_Record list_.
────────

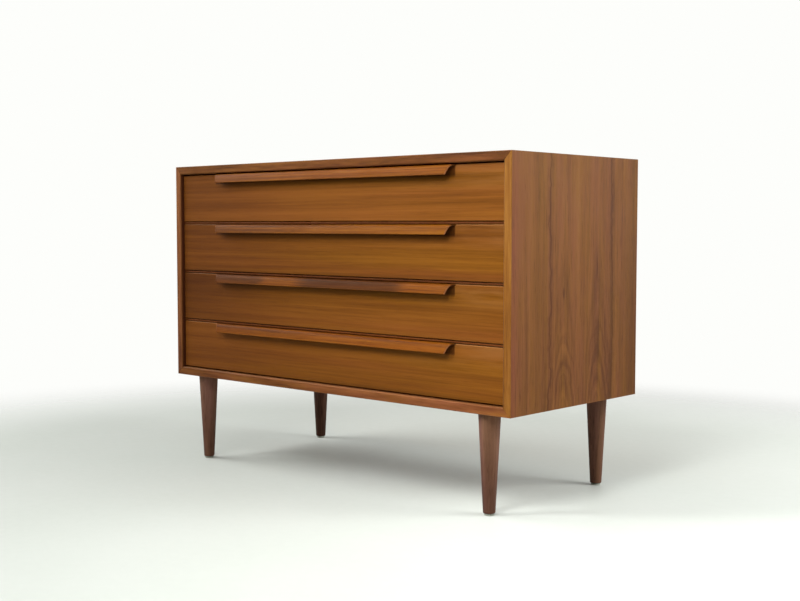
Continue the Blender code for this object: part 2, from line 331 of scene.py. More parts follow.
# How far in from a side's outer face the painted shade of the reveal starts and is full, and its
# strength
REVEAL_SHADE_STEP = (0.0155, 0.0185, 0.0, 0.8)

# Along Y: the seam between the leaves, each leaf's heart and outer streak from it, and the
# width over which its grain sways
LEAF_SEAM = 0.016
LEAF_HEART = 0.062
LEAF_STREAK = 0.114
LEAF_SWAY = 0.034

# Painted light and shade on the veneer: how light it is at its foot and at its top, and the painted
# shade that its rear edge adds to that
VENEER_LIGHT_TONES = (-0.09, 0.04)
REAR_SHADE_TONE = -0.12

# Growth rings about a leaf's heart. At the base height the veneer cuts through the heart
# itself, and over the rise it moves off by the depth, so that the rings arch over.
ARCH_BASE = 0.1865
ARCH_RISE = 0.20
ARCH_DEPTH = 0.062
# Flames between the rings: how fine and strong they are, and how far from the heart they go
FLAME_FINENESS = 125.0
FLAME_STRENGTH = 0.70
FLAME_REACH = 0.085
# Dark growth lines: distance from the heart, half width, strength. Then the width over
# which they bend, and the heights between which they fade, from one strength to another
GROWTH_LINES = ((0.0345, 0.0052, 0.16), (0.0455, 0.0034, 0.10), (0.0240, 0.0030, 0.06))
GROWTH_BEND = 0.022
GROWTH_FADE = (0.33, 0.48, 1.0, 0.25)

# The outer streak: the width over which it wavers, then the half width and tone of its
# two parts
STREAK_WAVER = 0.040
STREAK_SOFT = (0.017, -0.17)
STREAK_THIN = (0.0028, -0.22)

# Darker marks: middle along Y, middle height, half width, half height, strength
LEAF_MARKS = (
    (-0.047, 0.445, 0.0050, 0.016, 0.34),
    (-0.047, 0.420, 0.0025, 0.060, 0.14),
    (0.076, 0.498, 0.0045, 0.044, 0.26),
    (0.080, 0.350, 0.0130, 0.075, 0.20),
    (-0.046, 0.272, 0.0120, 0.040, 0.12),
    (0.140, 0.640, 0.0180, 0.130, 0.20),
    (-0.094, 0.590, 0.0045, 0.110, 0.26),
)


def arches(graph, point, from_heart):
    """Arched flames about a leaf's heart, with dark growth lines that fade as they climb."""
    climb = graph.math("DIVIDE", graph.math("SUBTRACT", point[2], ARCH_BASE), ARCH_RISE)
    depth = graph.times(graph.math("TANH", climb), ARCH_DEPTH)
    squares = graph.math("MULTIPLY_ADD", depth, depth, graph.times(from_heart, from_heart))
    ring = graph.math("SQRT", squares)
    waves = graph.noise((ring, ring, ring), (FLAME_FINENESS, 0.0, 0.0), (3.7, 0.0, 0.0), 3.0, 0.62)
    near = graph.hump(from_heart, 0.0, FLAME_REACH)
    parts = [graph.times(graph.swing(waves, FLAME_STRENGTH), near)]
    bent = graph.noise(point, (0.0, 14.0, 14.0), (0.0, 4.0, 1.0), 3.0, 0.6)
    ring = graph.plus(ring, graph.swing(bent, GROWTH_BEND))
    lowness = graph.step(point[2], *GROWTH_FADE)
    for radius, half_width, strength in GROWTH_LINES:
        parts.append(graph.times(graph.hump(ring, radius, half_width), lowness, -strength))
    return graph.plus(*parts)


def outer_streak(graph, point, from_heart):
    """A soft dark streak with a thin darker line in it, up the outer side of a leaf."""
    wave = graph.noise(point, (0.0, 2.0, 10.0), (0.0, 2.0, 0.0), 4.0, 0.62)
    away = graph.plus(from_heart, LEAF_HEART - LEAF_STREAK, graph.swing(wave, STREAK_WAVER))
    soft_width, soft_tone = STREAK_SOFT
    thin_width, thin_tone = STREAK_THIN
    soft = graph.times(graph.hump(away, 0.0, soft_width), soft_tone)
    thin = graph.times(graph.hump(away, 0.001, thin_width), thin_tone)
    return graph.plus(soft, thin)


def leaf_marks(graph, point, sway):
    """Dark marks, which follow the grain's sway by half."""
    swayed = graph.math("MULTIPLY_ADD", sway, 0.5, point[1])
    marks = []
    for middle, height, half_width, half_height, strength in LEAF_MARKS:
        across = graph.hump(swayed, middle, half_width)
        along = graph.hump(point[2], height, half_height)
        marks.append(graph.times(across, along, -strength))
    return graph.plus(*marks)


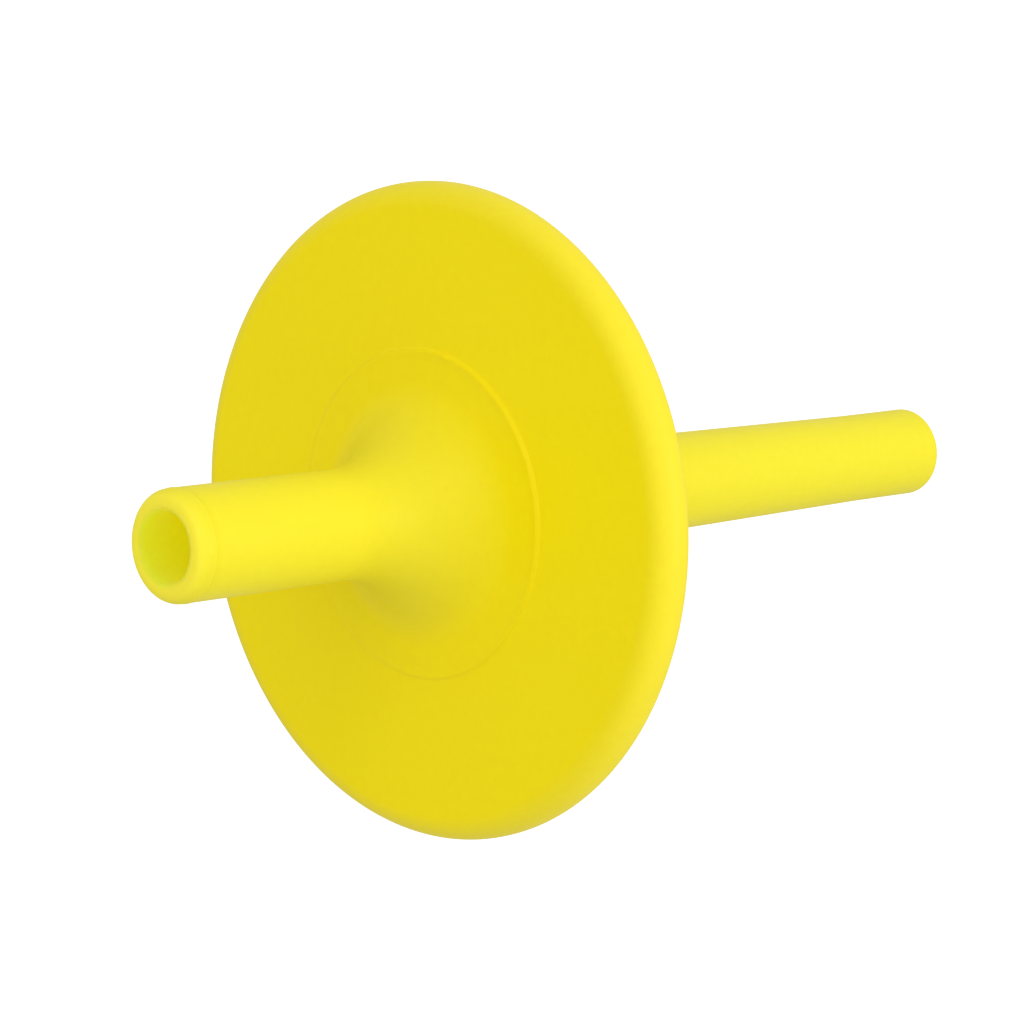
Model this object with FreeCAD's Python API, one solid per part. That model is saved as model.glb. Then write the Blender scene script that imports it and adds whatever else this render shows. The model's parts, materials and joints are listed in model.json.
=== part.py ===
"""A drinking-straw mouthpiece with a lip disc, in three push-fit pieces. Millimetres.

+Y runs along the drinking bore from the mouth end to the straw end, and +Z is up. The origin is on the
bore's axis, in the plane of the disc's lip face. The mouth spout is in front of that plane, at -Y. Its
flared collar lies in a shallow recess in the disc, and its hub goes through the disc's hole. The straw
stem plugs into the hub from behind, and its flange holds the disc against the collar.
"""

import FreeCAD, Part
import math
import os

# Driving dimensions.
INCH = 25.4
DISC_DIAMETER = 1.5 * INCH
DISC_THICKNESS = 2.5
TUBE_DIAMETER = 0.25 * INCH
BORE_DIAMETER = 4.0
OVERALL_LENGTH = 2.5 * INCH
SPOUT_LENGTH = 19.3
STEM_TIP_DIAMETER = 5.5

# The disc's rounded rim.
RIM_ROUND_FRONT = 1.4
RIM_ROUND_BACK = 1.0

# The spout's mouth.
MOUTH_ROUND_OUTSIDE = 0.8
MOUTH_ROUND_INSIDE = 0.3

# The flare is a short 45 degree cone, eased into the tube and into the collar by two arcs.
FLARE_STEP = 3.4
FLARE_ROUND_AT_TUBE = 7.5
FLARE_ROUND_AT_COLLAR = 3.0

# The flare's collar, which stands a little proud of the lip face.
COLLAR_RADIUS = DISC_DIAMETER / 4
COLLAR_PROUD = 0.15
COLLAR_EDGE_ROUND = 0.12
COLLAR_RECESS = 0.6

# The hub through the disc, and the socket in it for the stem's spigot.
HUB_RADIUS = 5.0
SOCKET_RADIUS = 3.1
SOCKET_DEPTH = 2.8
SPIGOT_LEAD_IN = 0.3

# The stem: a flange, a tapered tube, and a short straight land that a straw's bore grips.
FLANGE_RADIUS = 7.0
FLANGE_THICKNESS = 1.2
FLANGE_EDGE_ROUND = 0.4
STEM_ROOT_ROUND = 1.0
STRAW_LAND_LENGTH = 6.0
TIP_ROUND_OUTSIDE = 0.45
TIP_ROUND_INSIDE = 0.2

# Room left between pieces that fit one round the other.
FIT_CLEARANCE = 0.03

MOUTH_Y = -SPOUT_LENGTH
TIP_Y = OVERALL_LENGTH - SPOUT_LENGTH
BORE_RADIUS = BORE_DIAMETER / 2
TUBE_RADIUS = TUBE_DIAMETER / 2
DISC_RADIUS = DISC_DIAMETER / 2
STEM_TIP_RADIUS = STEM_TIP_DIAMETER / 2


def rounded_corner(before, corner, after, radius):
    """Where an arc of that radius leaves the line to a corner, its middle point, and where it joins the next."""
    back = (before - corner).normalize()
    on = (after - corner).normalize()
    half_angle = back.getAngle(on) / 2
    tangent = radius / math.tan(half_angle)
    inward = (back + on).normalize()
    middle = corner + inward * (radius / math.sin(half_angle) - radius)
    return corner + back * tangent, middle, corner + on * tangent


def revolved(corners):
    """A solid of revolution about Y from an outline of (radius, y, rounding) corners, in order round it."""
    points = [FreeCAD.Vector(radius, y, 0) for radius, y, _ in corners]
    count = len(points)
    starts, ends, edges = [], [], []
    for i, (_, _, rounding) in enumerate(corners):
        if rounding:
            first, middle, last = rounded_corner(points[i - 1], points[i], points[(i + 1) % count], rounding)
            edges.append(Part.Arc(first, middle, last).toShape())
        else:
            first = last = points[i]
        starts.append(first)
        ends.append(last)
    for i in range(count):
        edges.append(Part.LineSegment(ends[i], starts[(i + 1) % count]).toShape())
    outline = Part.Wire(Part.__sortEdges__(edges))
    turned = Part.Face(outline).revolve(FreeCAD.Vector(0, 0, 0), FreeCAD.Vector(0, 1, 0), 360)
    return Part.Solid(turned.Shells[0]) if turned.ShapeType != "Solid" else turned


def mouth_spout():
    """The short tube for the lips, flaring into a collar, with a hub behind it that is the stem's socket."""
    return revolved([
        (BORE_RADIUS, MOUTH_Y, MOUTH_ROUND_INSIDE),
        (TUBE_RADIUS, MOUTH_Y, MOUTH_ROUND_OUTSIDE),
        (TUBE_RADIUS, -COLLAR_PROUD - FLARE_STEP, FLARE_ROUND_AT_TUBE),
        (TUBE_RADIUS + FLARE_STEP, -COLLAR_PROUD, FLARE_ROUND_AT_COLLAR),
        (COLLAR_RADIUS, -COLLAR_PROUD, COLLAR_EDGE_ROUND),
        (COLLAR_RADIUS, COLLAR_RECESS, 0),
        (HUB_RADIUS, COLLAR_RECESS, 0),
        (HUB_RADIUS, DISC_THICKNESS, 0),
        (SOCKET_RADIUS, DISC_THICKNESS, 0),
        (SOCKET_RADIUS, -SOCKET_DEPTH, 0),
        (BORE_RADIUS, -SOCKET_DEPTH, 0),
    ])


def lip_disc():
    """The flat disc that the lips rest on, with the collar's recess in its face and the hub's hole."""
    hole = HUB_RADIUS + FIT_CLEARANCE
    recess = COLLAR_RADIUS + FIT_CLEARANCE
    return revolved([
        (hole, DISC_THICKNESS, 0),
        (hole, COLLAR_RECESS, 0),
        (recess, COLLAR_RECESS, 0),
        (recess, 0, 0),
        (DISC_RADIUS, 0, RIM_ROUND_FRONT),
        (DISC_RADIUS, DISC_THICKNESS, RIM_ROUND_BACK),
    ])


def straw_stem():
    """The long tapered tube for the straw, with the flange and spigot that fasten it."""
    spigot = SOCKET_RADIUS - FIT_CLEARANCE
    flange_back = DISC_THICKNESS + FLANGE_THICKNESS
    return revolved([
        (BORE_RADIUS, -SOCKET_DEPTH, 0),
        (spigot, -SOCKET_DEPTH, SPIGOT_LEAD_IN),
        (spigot, DISC_THICKNESS, 0),
        (FLANGE_RADIUS, DISC_THICKNESS, 0),
        (FLANGE_RADIUS, flange_back, FLANGE_EDGE_ROUND),
        (TUBE_RADIUS, flange_back, STEM_ROOT_ROUND),
        (STEM_TIP_RADIUS, TIP_Y - STRAW_LAND_LENGTH, 0),
        (STEM_TIP_RADIUS, TIP_Y, TIP_ROUND_OUTSIDE),
        (BORE_RADIUS, TIP_Y, TIP_ROUND_INSIDE),
    ])


def main():
    os.makedirs("parts", exist_ok=True)
    for make in (mouth_spout, lip_disc, straw_stem):
        solid = make()
        solid.exportStep(f"parts/{make.__name__}.step")
        print(make.__name__, "valid" if solid.isValid() else "INVALID", f"{solid.Volume:.1f} mm3")


main()
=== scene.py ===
"""Looks for the straw mouthpiece: finer meshes of its three soft pieces, their rubber, a floor and soft light.

The frame is the CAD's: metres, +Y along the bore from the mouth to the straw end, +Z up, the origin on the
bore's axis in the plane of the lip disc's front face.
"""
import json
import math

import bpy
from mathutils import Matrix, Vector


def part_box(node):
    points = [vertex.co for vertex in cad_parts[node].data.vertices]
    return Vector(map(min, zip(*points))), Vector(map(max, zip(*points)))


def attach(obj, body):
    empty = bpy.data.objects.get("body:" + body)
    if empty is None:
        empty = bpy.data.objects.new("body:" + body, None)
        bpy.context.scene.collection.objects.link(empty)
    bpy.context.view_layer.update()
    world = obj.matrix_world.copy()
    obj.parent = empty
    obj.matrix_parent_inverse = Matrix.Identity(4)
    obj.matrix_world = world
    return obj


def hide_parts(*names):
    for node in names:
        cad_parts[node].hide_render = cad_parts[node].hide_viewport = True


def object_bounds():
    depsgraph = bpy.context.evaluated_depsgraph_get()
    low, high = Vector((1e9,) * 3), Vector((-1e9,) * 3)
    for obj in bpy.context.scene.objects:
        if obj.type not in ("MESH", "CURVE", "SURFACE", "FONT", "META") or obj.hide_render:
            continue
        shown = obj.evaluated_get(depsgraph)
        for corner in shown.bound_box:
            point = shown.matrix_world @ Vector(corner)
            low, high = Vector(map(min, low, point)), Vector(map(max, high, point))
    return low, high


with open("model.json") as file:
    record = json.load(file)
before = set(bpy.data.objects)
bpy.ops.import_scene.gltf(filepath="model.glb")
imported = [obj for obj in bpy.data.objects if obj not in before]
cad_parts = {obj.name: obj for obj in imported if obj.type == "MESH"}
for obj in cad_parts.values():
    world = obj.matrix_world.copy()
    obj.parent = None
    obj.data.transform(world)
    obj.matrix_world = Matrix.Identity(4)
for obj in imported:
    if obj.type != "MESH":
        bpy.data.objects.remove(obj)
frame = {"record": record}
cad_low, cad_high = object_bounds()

MM = 0.001

mounts = {m["name"]: m for m in frame["record"]["mounts"]}
bore_r = mounts["drinking_bore"]["dims"]["r_mm"] * MM
tube_r = mounts["mouth_tube"]["dims"]["r_mm"] * MM
tip_r = mounts["straw_plug"]["dims"]["r_mm"] * MM
spout_low, spout_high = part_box("mouth_spout")
_, disc_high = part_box("lip_disc")
stem_low, stem_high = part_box("straw_stem")

mouth_y = spout_low.y
collar_r = spout_high.x
disc_r = disc_high.x
back_y = disc_high.y
shoulder_y = stem_low.y
tip_y = stem_high.y
flange_r = stem_high.x

# Sizes of the CAD that no box or mount gives.
MOUTH_ROUND = 0.8 * MM
MOUTH_INSIDE = 0.3 * MM
FLARE_STEP = 3.4 * MM
FLARE_AT_TUBE = 7.5 * MM
FLARE_AT_COLLAR = 3.0 * MM
COLLAR_RECESS = 0.6 * MM
COLLAR_PROUD = 0.15 * MM
COLLAR_EDGE = 0.12 * MM
HUB_R = 5.0 * MM
SOCKET_R = 3.1 * MM
SPIGOT_LEAD_IN = 0.3 * MM
FIT_GAP = 0.03 * MM
RIM_FRONT = 1.4 * MM
RIM_BACK = 1.0 * MM
FLANGE_THICK = 1.2 * MM
FLANGE_EDGE = 0.4 * MM
ROOT_ROUND = 1.0 * MM
LAND = 6.0 * MM
TIP_ROUND = 0.45 * MM
TIP_INSIDE = 0.2 * MM

# The ring round the collar: a small bead, and the disc's flash that leans on it. It is strongest at one angle
# and fades on the other side.
COLLAR_BEAD = 0.1 * MM
COLLAR_BEAD_WIDTH = 0.5 * MM
COLLAR_BEAD_FOOT = 1.0 * MM
COLLAR_FLASH = 0.2 * MM
COLLAR_FLASH_WIDTH = 0.1 * MM
COLLAR_FLASH_FOOT = 0.1 * MM
RING_STRONGEST = math.radians(27)
RING_FADE = 0.92
RING_FADE_WIDTH = 1.3 * MM

# The fine parting ridge behind the mouth.
SEAM_HEIGHT = 0.035 * MM
SEAM_HALF_WIDTH = 0.16 * MM
SEAM_ROUND = 0.1 * MM

# Small marks that moulding leaves, each an (angle, size, height).
COLLAR_NIB = (math.radians(78), 0.22 * MM, 0.08 * MM)
FLARE_DIMPLE = (math.radians(60), 0.14 * MM, -0.05 * MM)
FLARE_DIMPLE_OUT = 1.22 * FLARE_STEP
RIM_GATE = (math.radians(255), 0.32 * MM, 0.14 * MM)

# How finely the meshes are divided.
ARC_STEP = 0.15 * MM
ARC_TURN = math.radians(15)
LONGEST_RUN = 0.5 * MM
STEPS_ROUND = 240
STEPS_AT_MARK = 14
MARK_REACH = math.radians(2.5)
SHARP_FROM = math.radians(40)

# The rubber's base colours. DISC_SHADE is the rubber's own deep yellow. The other three are painted light: the
# mouth's brighter, paler yellow is painted glow, for light coming through the thin wall at the mouth, and the
# paler yellows of the tubes and the rim are painted highlight, for the paling of brightly lit parts.
MOUTH_PAINTED_GLOW = (0.98, 0.85, 0.045)
TUBE_PAINTED_HIGHLIGHT = (0.85, 0.748, 0.026)
DISC_SHADE = (0.94, 0.765, 0.001)
RIM_PAINTED_HIGHLIGHT = (0.88, 0.735, 0.03)

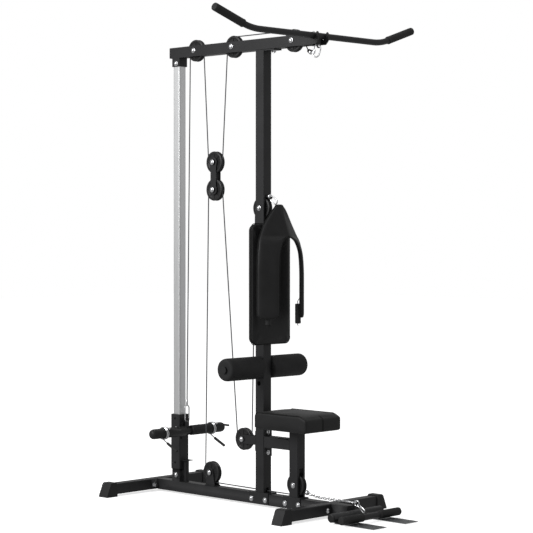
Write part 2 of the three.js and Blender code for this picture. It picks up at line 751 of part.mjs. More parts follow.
// ---------------------------------------------------------------- assembly
put('main_beam', mainBeam(), 'frame');
put('rear_stabilizer', stabilizer(REAR_X), 'frame');
put('front_stabilizer', stabilizer(FRONT_X), 'frame');
for (const [place, span] of [['rear', REAR_X], ['front', FRONT_X]]) {
  put(`foot_cap_${place}_near`, footCap(span, -1), 'plastic');
  put(`foot_cap_${place}_far`, footCap(span, 1), 'plastic');
}
put('upright', upright(), 'frame');
put('top_beam', topBeam(), 'frame');
put('guide_post', guidePost(), 'post');
put('carriage_bumper', bumper(), 'foam');
put('bar_cradle', barCradle(), 'frame');

put('seat_post', seatPost(), 'frame');
put('seat_bracket', seatBracket(), 'frame');
put('seat_cushion', seatCushion(), 'vinyl');
put('back_board', roundedPanel(BACK_BOARD), 'board');
put('back_pad', roundedPanel(BACK_PAD), 'vinyl');
put('roller_tube', rollerTube(), 'plastic');
put('roller_near', roller(-1), 'foam');
put('roller_far', roller(1), 'foam');

put('foot_frame', footFrame(), 'frame');
put('foot_plate_near', footPlate(-1), 'tread');
put('foot_plate_far', footPlate(1), 'tread');

put('knee_pulley_bracket', kneePulleyBracket(), 'frame');
put('base_pulley_bracket', basePulleyBracket(), 'frame');
put('float_yoke', floatYoke(), 'frame');
for (const key of Object.keys(PULLEYS)) put(`pulley_${key}`, pulley(key), 'pulley');
for (const key of ['top_rear', 'top_mid', 'top_front', 'crunch', 'low']) {
  put(`axle_bolt_${key}`, axleBolt(PULLEYS[key]), 'steel');
}

put('carriage_sleeve', carriageSleeve(), 'frame');
put('weight_bar', weightBar(), 'frame');
put('peg_sleeve_near', pegSleeve(-1), 'plastic');
put('peg_sleeve_far', pegSleeve(1), 'plastic');
put('collar_near', collar(-1, COLLAR_Y.near), 'steel');
put('collar_far', collar(1, COLLAR_Y.far), 'steel');
put('carriage_carabiner', ring([CARRIAGE_EYE[0], 0, 383], Y, Z, 13, 38, 3), 'steel');

put('lat_clip', latClip(), 'steel');
put('lat_carabiner', ring([327, 0, 2040], X, Z, 20.5, 27, 3), 'steel');
put('lat_bar', latBar(), 'frame');
put('lat_grip_near', latGrip(-1), 'foam');
put('lat_grip_far', latGrip(1), 'foam');

put('crunch_clip', crunchClip(), 'steel');
put('crunch_harness', harness(), 'vinyl');

put('row_chain', rowChain(), 'steel');
put('low_bar', lowBar(), 'frame');
put('low_grip_near', lowGrip(-1), 'foam');
put('low_grip_far', lowGrip(1), 'foam');

put('cable_upper', cable(cableRoute(CARRIAGE_CABLE_END,
  [['top_rear', 1], ['float_upper', -1], ['top_mid', 1], ['top_front', 1]],
  near(LAT_STOP, -1.5, 0.9))), 'cable');
put('cable_lower', cable(cableRoute(near(ROW_BALL, -11, -4),
  [['low', 1], ['base', 1], ['float_lower', 1], ['knee', -1], ['crunch', 1]],
  near(CRUNCH_BALL, -11.6, -2))), 'cable');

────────

_Task requirements_. Retype only what lies between the line bearing "for make in" and the line bearing "for node in", keeping both of those lines.

_Response to this task_.
    for make in (mouth_spout, lip_disc, straw_stem):
        solid = make()
        solid.exportStep(f"parts/{make.__name__}.step")
        print(make.__name__, "valid" if solid.isValid() else "INVALID", f"{solid.Volume:.1f} mm3")


main()
=== scene.py ===
"""Looks for the straw mouthpiece: finer meshes of its three soft pieces, their rubber, a floor and soft light.

The frame is the CAD's: metres, +Y along the bore from the mouth to the straw end, +Z up, the origin on the
bore's axis in the plane of the lip disc's front face.
"""
import json
import math

import bpy
from mathutils import Matrix, Vector


def part_box(node):
    points = [vertex.co for vertex in cad_parts[node].data.vertices]
    return Vector(map(min, zip(*points))), Vector(map(max, zip(*points)))


def attach(obj, body):
    empty = bpy.data.objects.get("body:" + body)
    if empty is None:
        empty = bpy.data.objects.new("body:" + body, None)
        bpy.context.scene.collection.objects.link(empty)
    bpy.context.view_layer.update()
    world = obj.matrix_world.copy()
    obj.parent = empty
    obj.matrix_parent_inverse = Matrix.Identity(4)
    obj.matrix_world = world
    return obj


def hide_parts(*names):
    for node in names:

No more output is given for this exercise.